Task description:
Repeat all of the material exactly as given.

## Begin Material for this task

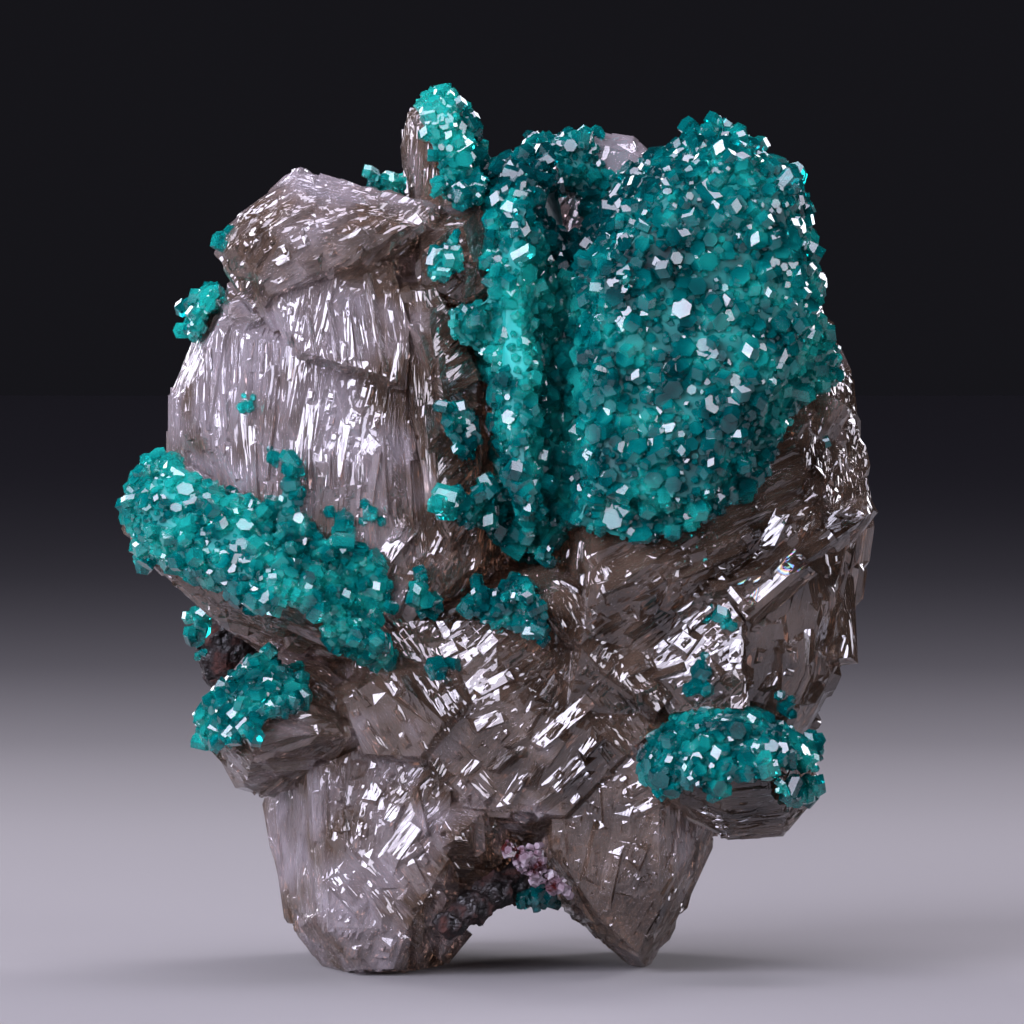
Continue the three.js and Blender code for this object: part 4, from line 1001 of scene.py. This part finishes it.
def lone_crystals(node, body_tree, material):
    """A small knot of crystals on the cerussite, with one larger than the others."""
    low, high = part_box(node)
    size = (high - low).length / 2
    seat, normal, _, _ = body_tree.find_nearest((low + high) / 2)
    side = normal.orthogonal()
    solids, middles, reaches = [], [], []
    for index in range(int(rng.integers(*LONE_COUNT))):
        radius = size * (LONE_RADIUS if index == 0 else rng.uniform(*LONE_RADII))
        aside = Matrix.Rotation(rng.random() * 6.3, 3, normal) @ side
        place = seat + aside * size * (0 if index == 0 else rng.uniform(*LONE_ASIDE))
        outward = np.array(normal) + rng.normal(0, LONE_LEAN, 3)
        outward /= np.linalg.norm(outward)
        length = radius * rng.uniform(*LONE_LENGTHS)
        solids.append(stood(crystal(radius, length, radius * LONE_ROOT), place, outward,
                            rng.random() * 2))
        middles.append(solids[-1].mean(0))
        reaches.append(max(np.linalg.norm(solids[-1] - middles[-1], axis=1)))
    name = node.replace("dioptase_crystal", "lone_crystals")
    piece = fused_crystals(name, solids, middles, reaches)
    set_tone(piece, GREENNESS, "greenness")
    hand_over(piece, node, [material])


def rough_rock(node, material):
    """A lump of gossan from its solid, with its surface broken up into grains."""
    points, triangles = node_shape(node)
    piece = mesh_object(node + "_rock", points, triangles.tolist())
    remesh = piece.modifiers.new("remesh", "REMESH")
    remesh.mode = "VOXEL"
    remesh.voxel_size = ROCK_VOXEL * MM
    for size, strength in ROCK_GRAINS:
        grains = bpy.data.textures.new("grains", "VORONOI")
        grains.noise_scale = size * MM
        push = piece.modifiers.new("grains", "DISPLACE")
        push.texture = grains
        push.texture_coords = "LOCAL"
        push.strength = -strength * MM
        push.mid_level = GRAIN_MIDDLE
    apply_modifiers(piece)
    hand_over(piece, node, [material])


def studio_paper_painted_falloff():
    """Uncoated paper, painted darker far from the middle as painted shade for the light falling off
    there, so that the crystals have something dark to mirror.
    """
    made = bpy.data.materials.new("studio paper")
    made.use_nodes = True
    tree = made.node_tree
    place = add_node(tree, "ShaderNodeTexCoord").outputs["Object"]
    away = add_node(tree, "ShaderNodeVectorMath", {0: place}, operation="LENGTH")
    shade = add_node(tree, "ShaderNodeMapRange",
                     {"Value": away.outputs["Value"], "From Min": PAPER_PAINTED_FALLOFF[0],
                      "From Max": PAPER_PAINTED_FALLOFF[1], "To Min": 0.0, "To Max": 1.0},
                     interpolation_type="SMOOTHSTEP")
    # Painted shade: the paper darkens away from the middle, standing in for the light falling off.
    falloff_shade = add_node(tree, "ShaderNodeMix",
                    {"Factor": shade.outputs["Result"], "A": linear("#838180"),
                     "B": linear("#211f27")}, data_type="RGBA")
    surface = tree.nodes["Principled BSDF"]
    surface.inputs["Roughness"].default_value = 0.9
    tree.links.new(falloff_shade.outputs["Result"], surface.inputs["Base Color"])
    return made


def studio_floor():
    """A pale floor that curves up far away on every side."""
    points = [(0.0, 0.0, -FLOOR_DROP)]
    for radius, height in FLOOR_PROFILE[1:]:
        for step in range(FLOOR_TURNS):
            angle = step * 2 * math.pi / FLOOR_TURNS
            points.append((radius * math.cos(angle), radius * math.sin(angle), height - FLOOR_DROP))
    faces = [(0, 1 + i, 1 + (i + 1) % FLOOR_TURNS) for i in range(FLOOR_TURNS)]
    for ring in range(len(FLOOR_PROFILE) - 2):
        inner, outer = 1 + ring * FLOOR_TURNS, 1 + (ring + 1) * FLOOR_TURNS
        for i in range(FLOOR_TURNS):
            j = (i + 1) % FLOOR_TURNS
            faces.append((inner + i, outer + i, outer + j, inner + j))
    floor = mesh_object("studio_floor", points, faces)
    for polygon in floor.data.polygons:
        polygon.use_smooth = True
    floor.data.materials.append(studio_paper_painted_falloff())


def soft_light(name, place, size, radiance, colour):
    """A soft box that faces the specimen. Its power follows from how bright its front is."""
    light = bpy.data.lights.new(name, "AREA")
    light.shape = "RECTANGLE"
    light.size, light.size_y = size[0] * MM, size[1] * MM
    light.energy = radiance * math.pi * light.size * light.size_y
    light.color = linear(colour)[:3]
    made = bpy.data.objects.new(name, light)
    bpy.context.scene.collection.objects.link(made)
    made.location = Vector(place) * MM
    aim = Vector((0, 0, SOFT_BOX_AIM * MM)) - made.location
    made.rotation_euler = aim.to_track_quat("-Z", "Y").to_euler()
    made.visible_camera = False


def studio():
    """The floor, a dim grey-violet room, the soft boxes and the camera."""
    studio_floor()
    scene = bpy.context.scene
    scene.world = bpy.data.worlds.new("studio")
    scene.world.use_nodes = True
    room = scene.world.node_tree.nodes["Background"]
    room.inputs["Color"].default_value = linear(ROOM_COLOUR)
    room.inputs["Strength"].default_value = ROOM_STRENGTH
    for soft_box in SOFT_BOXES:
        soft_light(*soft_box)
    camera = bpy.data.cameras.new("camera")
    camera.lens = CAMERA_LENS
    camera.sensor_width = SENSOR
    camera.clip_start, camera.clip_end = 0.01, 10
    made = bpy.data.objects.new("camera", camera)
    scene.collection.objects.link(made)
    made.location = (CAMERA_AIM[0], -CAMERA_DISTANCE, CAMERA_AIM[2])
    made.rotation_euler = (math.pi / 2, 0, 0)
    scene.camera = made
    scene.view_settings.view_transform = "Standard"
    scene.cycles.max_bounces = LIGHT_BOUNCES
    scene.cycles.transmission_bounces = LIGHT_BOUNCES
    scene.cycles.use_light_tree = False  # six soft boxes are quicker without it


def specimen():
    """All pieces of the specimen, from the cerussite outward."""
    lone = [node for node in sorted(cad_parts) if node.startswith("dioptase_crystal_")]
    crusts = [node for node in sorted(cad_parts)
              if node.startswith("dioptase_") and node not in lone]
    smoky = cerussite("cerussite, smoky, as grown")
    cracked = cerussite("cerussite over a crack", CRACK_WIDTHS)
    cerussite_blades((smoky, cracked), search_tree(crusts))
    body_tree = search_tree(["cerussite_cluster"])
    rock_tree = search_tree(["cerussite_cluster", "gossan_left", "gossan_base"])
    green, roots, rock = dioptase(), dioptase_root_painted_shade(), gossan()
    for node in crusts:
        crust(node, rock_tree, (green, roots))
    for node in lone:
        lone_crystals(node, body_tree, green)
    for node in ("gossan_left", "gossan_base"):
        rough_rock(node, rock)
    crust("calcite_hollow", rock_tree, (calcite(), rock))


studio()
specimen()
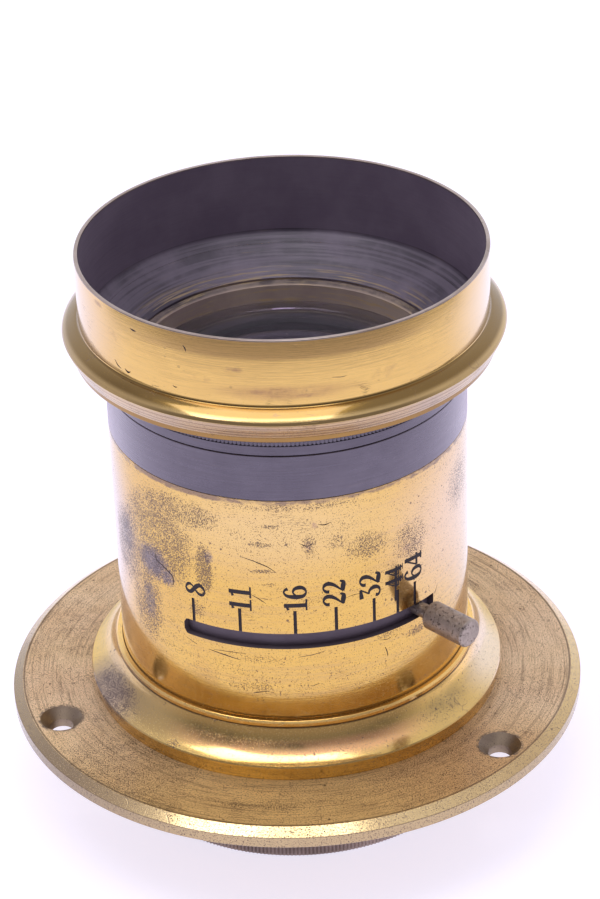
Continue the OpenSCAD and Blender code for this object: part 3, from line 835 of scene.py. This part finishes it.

## End Material for this task

Correct result:
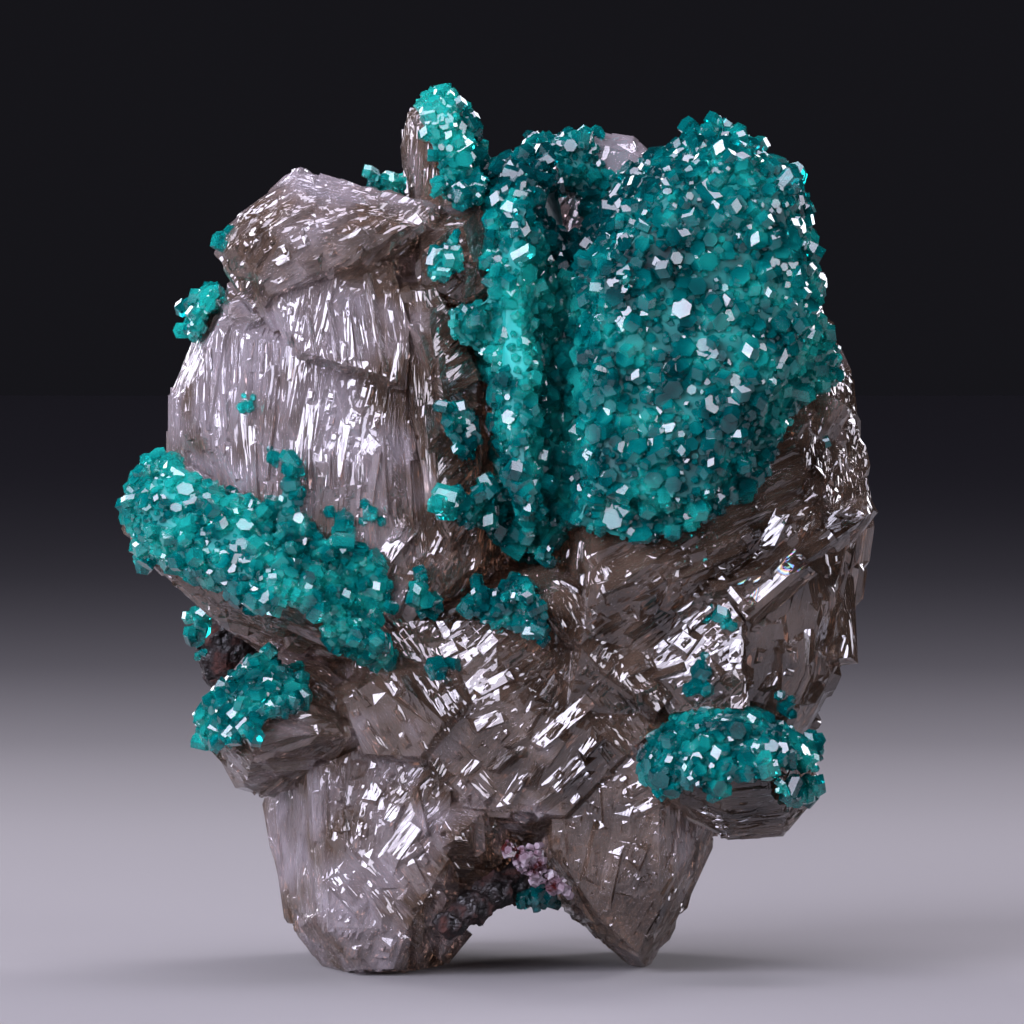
Continue the three.js and Blender code for this object: part 4, from line 1001 of scene.py. This part finishes it.
def lone_crystals(node, body_tree, material):
    """A small knot of crystals on the cerussite, with one larger than the others."""
    low, high = part_box(node)
    size = (high - low).length / 2
    seat, normal, _, _ = body_tree.find_nearest((low + high) / 2)
    side = normal.orthogonal()
    solids, middles, reaches = [], [], []
    for index in range(int(rng.integers(*LONE_COUNT))):
        radius = size * (LONE_RADIUS if index == 0 else rng.uniform(*LONE_RADII))
        aside = Matrix.Rotation(rng.random() * 6.3, 3, normal) @ side
        place = seat + aside * size * (0 if index == 0 else rng.uniform(*LONE_ASIDE))
        outward = np.array(normal) + rng.normal(0, LONE_LEAN, 3)
        outward /= np.linalg.norm(outward)
        length = radius * rng.uniform(*LONE_LENGTHS)
        solids.append(stood(crystal(radius, length, radius * LONE_ROOT), place, outward,
                            rng.random() * 2))
        middles.append(solids[-1].mean(0))
        reaches.append(max(np.linalg.norm(solids[-1] - middles[-1], axis=1)))
    name = node.replace("dioptase_crystal", "lone_crystals")
    piece = fused_crystals(name, solids, middles, reaches)
    set_tone(piece, GREENNESS, "greenness")
    hand_over(piece, node, [material])


def rough_rock(node, material):
    """A lump of gossan from its solid, with its surface broken up into grains."""
    points, triangles = node_shape(node)
    piece = mesh_object(node + "_rock", points, triangles.tolist())
    remesh = piece.modifiers.new("remesh", "REMESH")
    remesh.mode = "VOXEL"
    remesh.voxel_size = ROCK_VOXEL * MM
    for size, strength in ROCK_GRAINS:
        grains = bpy.data.textures.new("grains", "VORONOI")
        grains.noise_scale = size * MM
        push = piece.modifiers.new("grains", "DISPLACE")
        push.texture = grains
        push.texture_coords = "LOCAL"
        push.strength = -strength * MM
        push.mid_level = GRAIN_MIDDLE
    apply_modifiers(piece)
    hand_over(piece, node, [material])


def studio_paper_painted_falloff():
    """Uncoated paper, painted darker far from the middle as painted shade for the light falling off
    there, so that the crystals have something dark to mirror.
    """
    made = bpy.data.materials.new("studio paper")
    made.use_nodes = True
    tree = made.node_tree
    place = add_node(tree, "ShaderNodeTexCoord").outputs["Object"]
    away = add_node(tree, "ShaderNodeVectorMath", {0: place}, operation="LENGTH")
    shade = add_node(tree, "ShaderNodeMapRange",
                     {"Value": away.outputs["Value"], "From Min": PAPER_PAINTED_FALLOFF[0],
                      "From Max": PAPER_PAINTED_FALLOFF[1], "To Min": 0.0, "To Max": 1.0},
                     interpolation_type="SMOOTHSTEP")
    # Painted shade: the paper darkens away from the middle, standing in for the light falling off.
    falloff_shade = add_node(tree, "ShaderNodeMix",
                    {"Factor": shade.outputs["Result"], "A": linear("#838180"),
                     "B": linear("#211f27")}, data_type="RGBA")
    surface = tree.nodes["Principled BSDF"]
    surface.inputs["Roughness"].default_value = 0.9
    tree.links.new(falloff_shade.outputs["Result"], surface.inputs["Base Color"])
    return made


def studio_floor():
    """A pale floor that curves up far away on every side."""
    points = [(0.0, 0.0, -FLOOR_DROP)]
    for radius, height in FLOOR_PROFILE[1:]:
        for step in range(FLOOR_TURNS):
            angle = step * 2 * math.pi / FLOOR_TURNS
            points.append((radius * math.cos(angle), radius * math.sin(angle), height - FLOOR_DROP))
    faces = [(0, 1 + i, 1 + (i + 1) % FLOOR_TURNS) for i in range(FLOOR_TURNS)]
    for ring in range(len(FLOOR_PROFILE) - 2):
        inner, outer = 1 + ring * FLOOR_TURNS, 1 + (ring + 1) * FLOOR_TURNS
        for i in range(FLOOR_TURNS):
            j = (i + 1) % FLOOR_TURNS
            faces.append((inner + i, outer + i, outer + j, inner + j))
    floor = mesh_object("studio_floor", points, faces)
    for polygon in floor.data.polygons:
        polygon.use_smooth = True
    floor.data.materials.append(studio_paper_painted_falloff())


def soft_light(name, place, size, radiance, colour):
    """A soft box that faces the specimen. Its power follows from how bright its front is."""
    light = bpy.data.lights.new(name, "AREA")
    light.shape = "RECTANGLE"
    light.size, light.size_y = size[0] * MM, size[1] * MM
    light.energy = radiance * math.pi * light.size * light.size_y
    light.color = linear(colour)[:3]
    made = bpy.data.objects.new(name, light)
    bpy.context.scene.collection.objects.link(made)
    made.location = Vector(place) * MM
    aim = Vector((0, 0, SOFT_BOX_AIM * MM)) - made.location
    made.rotation_euler = aim.to_track_quat("-Z", "Y").to_euler()
    made.visible_camera = False


def studio():
    """The floor, a dim grey-violet room, the soft boxes and the camera."""
    studio_floor()
    scene = bpy.context.scene
    scene.world = bpy.data.worlds.new("studio")
    scene.world.use_nodes = True
    room = scene.world.node_tree.nodes["Background"]
    room.inputs["Color"].default_value = linear(ROOM_COLOUR)
    room.inputs["Strength"].default_value = ROOM_STRENGTH
    for soft_box in SOFT_BOXES:
        soft_light(*soft_box)
    camera = bpy.data.cameras.new("camera")
    camera.lens = CAMERA_LENS
    camera.sensor_width = SENSOR
    camera.clip_start, camera.clip_end = 0.01, 10
    made = bpy.data.objects.new("camera", camera)
    scene.collection.objects.link(made)
    made.location = (CAMERA_AIM[0], -CAMERA_DISTANCE, CAMERA_AIM[2])
    made.rotation_euler = (math.pi / 2, 0, 0)
    scene.camera = made
    scene.view_settings.view_transform = "Standard"
    scene.cycles.max_bounces = LIGHT_BOUNCES
    scene.cycles.transmission_bounces = LIGHT_BOUNCES
    scene.cycles.use_light_tree = False  # six soft boxes are quicker without it


def specimen():
    """All pieces of the specimen, from the cerussite outward."""
    lone = [node for node in sorted(cad_parts) if node.startswith("dioptase_crystal_")]
    crusts = [node for node in sorted(cad_parts)
              if node.startswith("dioptase_") and node not in lone]
    smoky = cerussite("cerussite, smoky, as grown")
    cracked = cerussite("cerussite over a crack", CRACK_WIDTHS)
    cerussite_blades((smoky, cracked), search_tree(crusts))
    body_tree = search_tree(["cerussite_cluster"])
    rock_tree = search_tree(["cerussite_cluster", "gossan_left", "gossan_base"])
    green, roots, rock = dioptase(), dioptase_root_painted_shade(), gossan()
    for node in crusts:
        crust(node, rock_tree, (green, roots))
    for node in lone:
        lone_crystals(node, body_tree, green)
    for node in ("gossan_left", "gossan_base"):
        rough_rock(node, rock)
    crust("calcite_hollow", rock_tree, (calcite(), rock))


studio()
specimen()
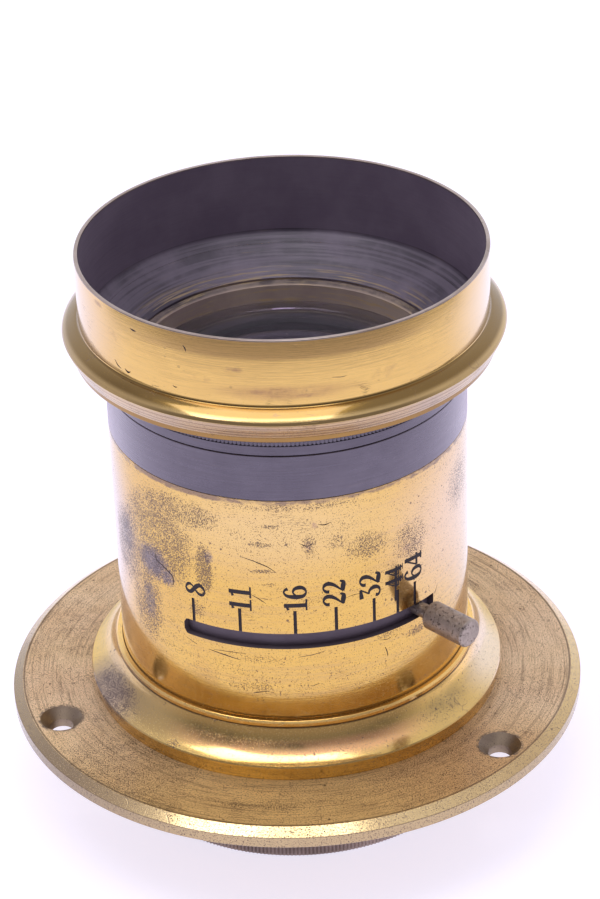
Continue the OpenSCAD and Blender code for this object: part 3, from line 835 of scene.py. This part finishes it.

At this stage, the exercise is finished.